Begin with the line that contains "Recreate this object" and end with the line that contains "const LIP_CREST = 26.1;": copy that span of lines exactly, and nothing outside it.

(3D code data)
════════════════════
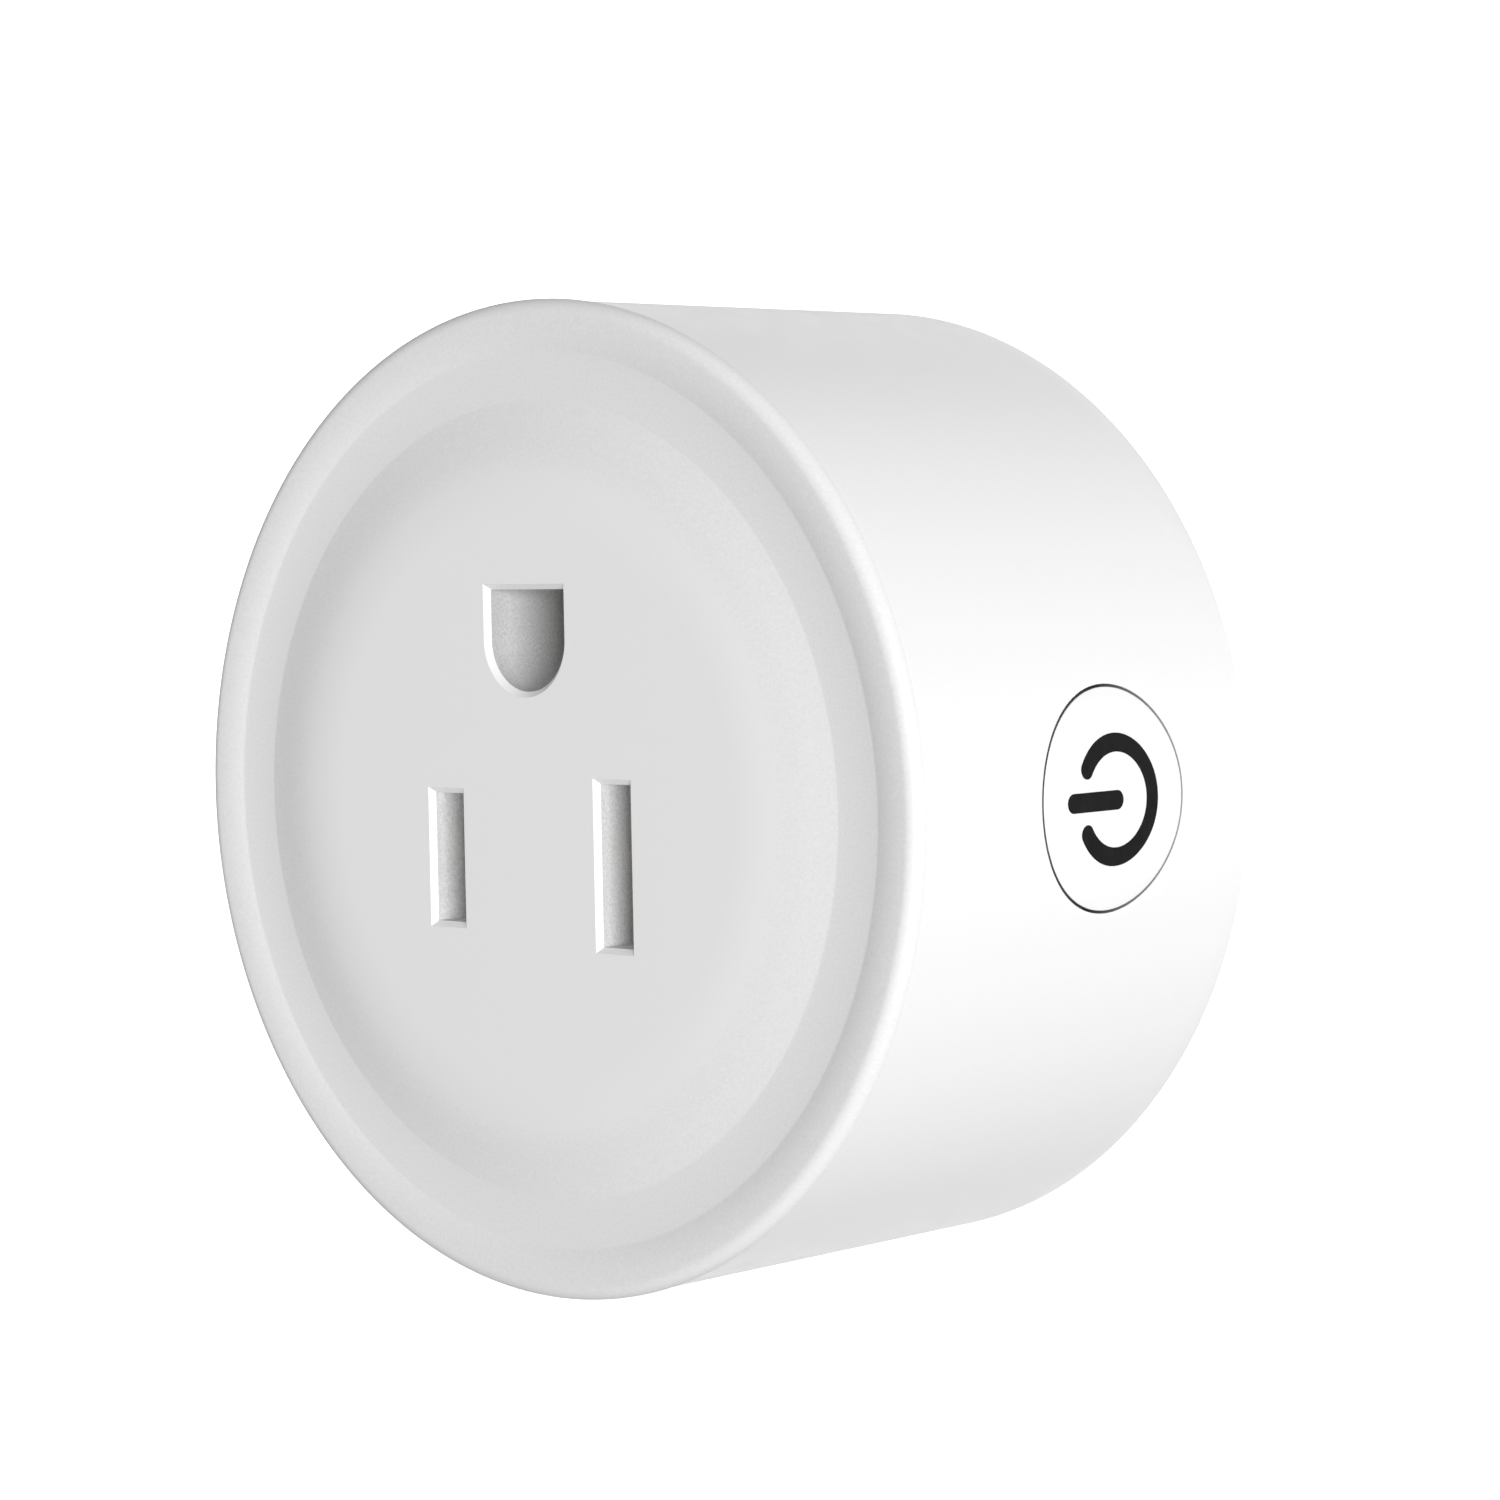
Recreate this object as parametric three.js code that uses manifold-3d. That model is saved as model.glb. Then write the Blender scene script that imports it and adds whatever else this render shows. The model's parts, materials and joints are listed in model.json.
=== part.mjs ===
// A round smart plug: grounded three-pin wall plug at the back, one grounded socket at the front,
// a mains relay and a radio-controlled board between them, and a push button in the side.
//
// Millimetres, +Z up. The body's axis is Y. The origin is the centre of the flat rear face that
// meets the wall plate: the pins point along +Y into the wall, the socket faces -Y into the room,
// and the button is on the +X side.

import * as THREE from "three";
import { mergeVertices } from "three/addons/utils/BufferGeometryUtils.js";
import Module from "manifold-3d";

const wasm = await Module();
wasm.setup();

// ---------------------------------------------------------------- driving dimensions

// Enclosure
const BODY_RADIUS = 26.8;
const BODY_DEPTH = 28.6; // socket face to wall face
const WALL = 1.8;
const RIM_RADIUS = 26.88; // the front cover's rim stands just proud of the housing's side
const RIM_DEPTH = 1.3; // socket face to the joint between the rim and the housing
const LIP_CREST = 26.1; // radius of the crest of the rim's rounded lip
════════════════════
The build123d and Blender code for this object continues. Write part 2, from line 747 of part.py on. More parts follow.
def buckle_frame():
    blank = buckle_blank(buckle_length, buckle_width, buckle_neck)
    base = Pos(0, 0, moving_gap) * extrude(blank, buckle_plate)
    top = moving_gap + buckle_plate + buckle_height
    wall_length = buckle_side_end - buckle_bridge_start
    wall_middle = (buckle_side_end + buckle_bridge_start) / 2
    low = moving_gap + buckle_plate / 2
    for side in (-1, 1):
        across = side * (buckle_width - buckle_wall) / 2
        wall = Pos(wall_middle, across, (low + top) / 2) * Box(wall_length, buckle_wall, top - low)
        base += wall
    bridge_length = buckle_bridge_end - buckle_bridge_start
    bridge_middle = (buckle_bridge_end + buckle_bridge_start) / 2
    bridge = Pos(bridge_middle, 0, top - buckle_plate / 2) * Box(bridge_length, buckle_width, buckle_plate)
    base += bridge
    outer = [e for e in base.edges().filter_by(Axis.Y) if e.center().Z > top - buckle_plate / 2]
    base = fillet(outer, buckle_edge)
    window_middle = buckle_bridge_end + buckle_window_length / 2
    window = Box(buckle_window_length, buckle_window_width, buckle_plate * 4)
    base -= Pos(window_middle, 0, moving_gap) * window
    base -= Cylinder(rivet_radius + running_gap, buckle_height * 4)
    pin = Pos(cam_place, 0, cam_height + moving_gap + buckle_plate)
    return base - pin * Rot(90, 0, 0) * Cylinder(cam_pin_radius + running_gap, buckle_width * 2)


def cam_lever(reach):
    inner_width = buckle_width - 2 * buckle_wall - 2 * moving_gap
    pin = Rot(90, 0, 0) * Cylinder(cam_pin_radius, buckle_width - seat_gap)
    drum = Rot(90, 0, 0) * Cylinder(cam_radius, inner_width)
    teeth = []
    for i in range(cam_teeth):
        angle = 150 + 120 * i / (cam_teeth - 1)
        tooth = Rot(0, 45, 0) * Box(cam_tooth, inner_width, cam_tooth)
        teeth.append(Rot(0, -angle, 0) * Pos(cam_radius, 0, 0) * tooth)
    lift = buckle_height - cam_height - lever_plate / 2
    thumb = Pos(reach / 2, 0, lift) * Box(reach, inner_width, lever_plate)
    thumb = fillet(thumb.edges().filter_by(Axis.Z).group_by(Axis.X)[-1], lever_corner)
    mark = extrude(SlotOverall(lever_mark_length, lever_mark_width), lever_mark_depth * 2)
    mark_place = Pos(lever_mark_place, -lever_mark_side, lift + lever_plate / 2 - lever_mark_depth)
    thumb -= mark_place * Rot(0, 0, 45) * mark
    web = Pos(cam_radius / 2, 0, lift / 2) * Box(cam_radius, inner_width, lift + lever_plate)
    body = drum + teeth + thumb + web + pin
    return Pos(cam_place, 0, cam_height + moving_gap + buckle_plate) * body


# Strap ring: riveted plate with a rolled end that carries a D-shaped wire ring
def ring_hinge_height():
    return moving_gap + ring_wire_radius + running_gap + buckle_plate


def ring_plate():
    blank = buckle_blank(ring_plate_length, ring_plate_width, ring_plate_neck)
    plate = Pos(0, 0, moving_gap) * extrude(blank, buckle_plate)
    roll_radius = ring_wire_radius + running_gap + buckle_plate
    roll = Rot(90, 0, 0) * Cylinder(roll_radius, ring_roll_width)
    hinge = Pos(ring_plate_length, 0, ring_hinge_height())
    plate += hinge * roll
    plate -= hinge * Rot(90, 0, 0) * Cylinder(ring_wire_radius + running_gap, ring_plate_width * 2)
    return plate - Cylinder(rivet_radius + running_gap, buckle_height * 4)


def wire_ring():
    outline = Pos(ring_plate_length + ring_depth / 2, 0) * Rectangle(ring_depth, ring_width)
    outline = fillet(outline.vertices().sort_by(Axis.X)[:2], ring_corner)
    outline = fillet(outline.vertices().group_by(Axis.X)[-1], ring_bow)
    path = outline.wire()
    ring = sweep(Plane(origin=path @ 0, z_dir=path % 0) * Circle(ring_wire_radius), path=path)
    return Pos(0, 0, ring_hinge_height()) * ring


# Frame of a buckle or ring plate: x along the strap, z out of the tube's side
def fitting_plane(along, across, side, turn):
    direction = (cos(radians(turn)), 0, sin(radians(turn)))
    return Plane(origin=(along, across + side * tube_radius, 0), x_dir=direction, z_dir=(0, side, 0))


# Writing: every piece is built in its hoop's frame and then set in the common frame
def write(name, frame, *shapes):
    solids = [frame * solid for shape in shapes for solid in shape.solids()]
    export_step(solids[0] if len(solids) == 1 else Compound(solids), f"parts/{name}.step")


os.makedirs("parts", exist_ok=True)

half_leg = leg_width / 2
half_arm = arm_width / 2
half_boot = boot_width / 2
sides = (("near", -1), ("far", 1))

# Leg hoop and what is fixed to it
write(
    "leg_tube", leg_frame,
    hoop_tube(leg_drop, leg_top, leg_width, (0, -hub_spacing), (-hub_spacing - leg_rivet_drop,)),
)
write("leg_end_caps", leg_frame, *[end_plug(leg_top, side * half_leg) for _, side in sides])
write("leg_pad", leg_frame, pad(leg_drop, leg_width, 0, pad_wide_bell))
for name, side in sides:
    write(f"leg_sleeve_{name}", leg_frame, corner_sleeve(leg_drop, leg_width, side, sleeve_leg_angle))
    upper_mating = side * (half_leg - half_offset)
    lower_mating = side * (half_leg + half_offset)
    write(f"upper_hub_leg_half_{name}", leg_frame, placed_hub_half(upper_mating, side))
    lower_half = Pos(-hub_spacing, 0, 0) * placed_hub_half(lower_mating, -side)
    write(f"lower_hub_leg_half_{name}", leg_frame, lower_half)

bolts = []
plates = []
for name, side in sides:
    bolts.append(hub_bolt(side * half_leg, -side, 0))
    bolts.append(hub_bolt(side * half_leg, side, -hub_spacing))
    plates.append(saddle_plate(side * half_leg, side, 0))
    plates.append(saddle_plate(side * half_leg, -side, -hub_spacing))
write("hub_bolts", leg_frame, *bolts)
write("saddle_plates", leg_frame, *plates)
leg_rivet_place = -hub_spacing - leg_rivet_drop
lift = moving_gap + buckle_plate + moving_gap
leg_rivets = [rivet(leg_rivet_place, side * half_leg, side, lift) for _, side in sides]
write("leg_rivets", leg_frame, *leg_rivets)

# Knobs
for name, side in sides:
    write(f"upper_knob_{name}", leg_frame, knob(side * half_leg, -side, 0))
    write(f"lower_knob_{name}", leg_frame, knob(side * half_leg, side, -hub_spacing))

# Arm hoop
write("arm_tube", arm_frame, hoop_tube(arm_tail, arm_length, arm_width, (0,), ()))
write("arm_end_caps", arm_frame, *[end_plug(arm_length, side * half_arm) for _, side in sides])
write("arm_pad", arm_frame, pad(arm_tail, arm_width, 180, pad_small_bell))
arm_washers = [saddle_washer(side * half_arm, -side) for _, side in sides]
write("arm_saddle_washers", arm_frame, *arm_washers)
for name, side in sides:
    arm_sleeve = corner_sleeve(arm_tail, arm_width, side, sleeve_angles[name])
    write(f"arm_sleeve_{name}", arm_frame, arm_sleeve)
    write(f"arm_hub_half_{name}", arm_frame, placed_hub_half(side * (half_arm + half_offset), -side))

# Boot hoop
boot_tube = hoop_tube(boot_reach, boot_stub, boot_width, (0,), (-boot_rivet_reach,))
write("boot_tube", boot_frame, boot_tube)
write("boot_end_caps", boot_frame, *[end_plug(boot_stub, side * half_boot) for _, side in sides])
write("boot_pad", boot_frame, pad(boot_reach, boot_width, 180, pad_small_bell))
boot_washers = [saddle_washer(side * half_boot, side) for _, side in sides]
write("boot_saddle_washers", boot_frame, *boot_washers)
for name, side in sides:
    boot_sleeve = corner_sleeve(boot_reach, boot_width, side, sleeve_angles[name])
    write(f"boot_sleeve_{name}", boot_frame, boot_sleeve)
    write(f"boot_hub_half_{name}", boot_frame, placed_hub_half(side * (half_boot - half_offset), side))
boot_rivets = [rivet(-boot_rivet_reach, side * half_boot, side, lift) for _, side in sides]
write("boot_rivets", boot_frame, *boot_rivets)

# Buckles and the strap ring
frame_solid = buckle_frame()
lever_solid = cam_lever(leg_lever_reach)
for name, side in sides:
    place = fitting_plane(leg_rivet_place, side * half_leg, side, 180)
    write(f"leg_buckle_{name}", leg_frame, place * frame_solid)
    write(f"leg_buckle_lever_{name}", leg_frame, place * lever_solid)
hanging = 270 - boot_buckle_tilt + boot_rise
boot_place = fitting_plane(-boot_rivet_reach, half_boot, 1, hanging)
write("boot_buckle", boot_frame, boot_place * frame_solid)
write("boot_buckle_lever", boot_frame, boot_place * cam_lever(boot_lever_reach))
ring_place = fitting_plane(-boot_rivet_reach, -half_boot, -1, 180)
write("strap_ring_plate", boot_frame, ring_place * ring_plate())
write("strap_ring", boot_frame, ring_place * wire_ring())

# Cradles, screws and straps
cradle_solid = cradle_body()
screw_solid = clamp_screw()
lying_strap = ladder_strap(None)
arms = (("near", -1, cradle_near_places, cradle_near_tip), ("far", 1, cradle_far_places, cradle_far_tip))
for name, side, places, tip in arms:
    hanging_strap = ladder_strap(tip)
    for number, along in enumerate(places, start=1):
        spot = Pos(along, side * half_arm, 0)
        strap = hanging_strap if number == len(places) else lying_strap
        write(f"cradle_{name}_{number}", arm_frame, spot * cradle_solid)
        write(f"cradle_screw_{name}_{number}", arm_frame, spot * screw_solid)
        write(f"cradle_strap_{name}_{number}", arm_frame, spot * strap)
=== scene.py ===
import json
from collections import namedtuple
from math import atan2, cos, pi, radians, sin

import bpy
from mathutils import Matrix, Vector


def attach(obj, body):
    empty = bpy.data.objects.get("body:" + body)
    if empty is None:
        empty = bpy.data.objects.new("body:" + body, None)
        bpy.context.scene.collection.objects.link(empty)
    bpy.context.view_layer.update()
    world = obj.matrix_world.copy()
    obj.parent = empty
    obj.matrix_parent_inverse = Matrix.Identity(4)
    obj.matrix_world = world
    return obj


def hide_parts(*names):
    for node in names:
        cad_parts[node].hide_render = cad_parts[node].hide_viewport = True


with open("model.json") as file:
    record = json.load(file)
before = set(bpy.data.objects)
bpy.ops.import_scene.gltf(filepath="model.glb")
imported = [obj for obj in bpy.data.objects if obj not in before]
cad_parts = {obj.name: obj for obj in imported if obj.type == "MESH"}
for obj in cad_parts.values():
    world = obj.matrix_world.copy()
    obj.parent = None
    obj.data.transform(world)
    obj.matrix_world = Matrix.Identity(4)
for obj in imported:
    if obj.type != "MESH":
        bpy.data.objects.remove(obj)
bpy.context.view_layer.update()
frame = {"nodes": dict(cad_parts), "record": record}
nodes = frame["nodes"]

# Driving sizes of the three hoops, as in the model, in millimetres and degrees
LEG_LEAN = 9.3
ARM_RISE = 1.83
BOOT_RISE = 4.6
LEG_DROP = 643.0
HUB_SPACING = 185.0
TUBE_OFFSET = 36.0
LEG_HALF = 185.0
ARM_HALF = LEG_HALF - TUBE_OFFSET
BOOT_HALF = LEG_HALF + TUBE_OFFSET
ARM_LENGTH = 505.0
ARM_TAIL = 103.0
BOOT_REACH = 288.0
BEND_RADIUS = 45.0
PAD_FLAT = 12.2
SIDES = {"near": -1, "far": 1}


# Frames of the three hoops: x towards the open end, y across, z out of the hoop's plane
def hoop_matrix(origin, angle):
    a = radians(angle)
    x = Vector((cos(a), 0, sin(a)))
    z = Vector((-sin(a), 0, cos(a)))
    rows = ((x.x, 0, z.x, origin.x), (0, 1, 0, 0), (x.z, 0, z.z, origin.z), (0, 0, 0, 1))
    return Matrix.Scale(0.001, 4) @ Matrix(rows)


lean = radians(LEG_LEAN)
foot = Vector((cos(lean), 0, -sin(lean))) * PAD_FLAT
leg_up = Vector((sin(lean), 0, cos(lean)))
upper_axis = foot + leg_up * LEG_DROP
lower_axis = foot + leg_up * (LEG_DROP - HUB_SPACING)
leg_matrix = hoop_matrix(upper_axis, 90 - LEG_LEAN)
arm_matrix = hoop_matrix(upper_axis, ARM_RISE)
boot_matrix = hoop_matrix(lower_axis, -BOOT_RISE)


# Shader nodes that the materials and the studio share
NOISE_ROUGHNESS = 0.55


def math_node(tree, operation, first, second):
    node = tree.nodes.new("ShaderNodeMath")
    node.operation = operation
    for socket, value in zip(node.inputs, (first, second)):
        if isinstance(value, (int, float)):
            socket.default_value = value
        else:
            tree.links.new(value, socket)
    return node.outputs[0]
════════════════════
Answer to this task:
Recreate this object as parametric three.js code that uses manifold-3d. That model is saved as model.glb. Then write the Blender scene script that imports it and adds whatever else this render shows. The model's parts, materials and joints are listed in model.json.
=== part.mjs ===
// A round smart plug: grounded three-pin wall plug at the back, one grounded socket at the front,
// a mains relay and a radio-controlled board between them, and a push button in the side.
//
// Millimetres, +Z up. The body's axis is Y. The origin is the centre of the flat rear face that
// meets the wall plate: the pins point along +Y into the wall, the socket faces -Y into the room,
// and the button is on the +X side.

import * as THREE from "three";
import { mergeVertices } from "three/addons/utils/BufferGeometryUtils.js";
import Module from "manifold-3d";

const wasm = await Module();
wasm.setup();

// ---------------------------------------------------------------- driving dimensions

// Enclosure
const BODY_RADIUS = 26.8;
const BODY_DEPTH = 28.6; // socket face to wall face
const WALL = 1.8;
const RIM_RADIUS = 26.88; // the front cover's rim stands just proud of the housing's side
const RIM_DEPTH = 1.3; // socket face to the joint between the rim and the housing
const LIP_CREST = 26.1; // radius of the crest of the rim's rounded lip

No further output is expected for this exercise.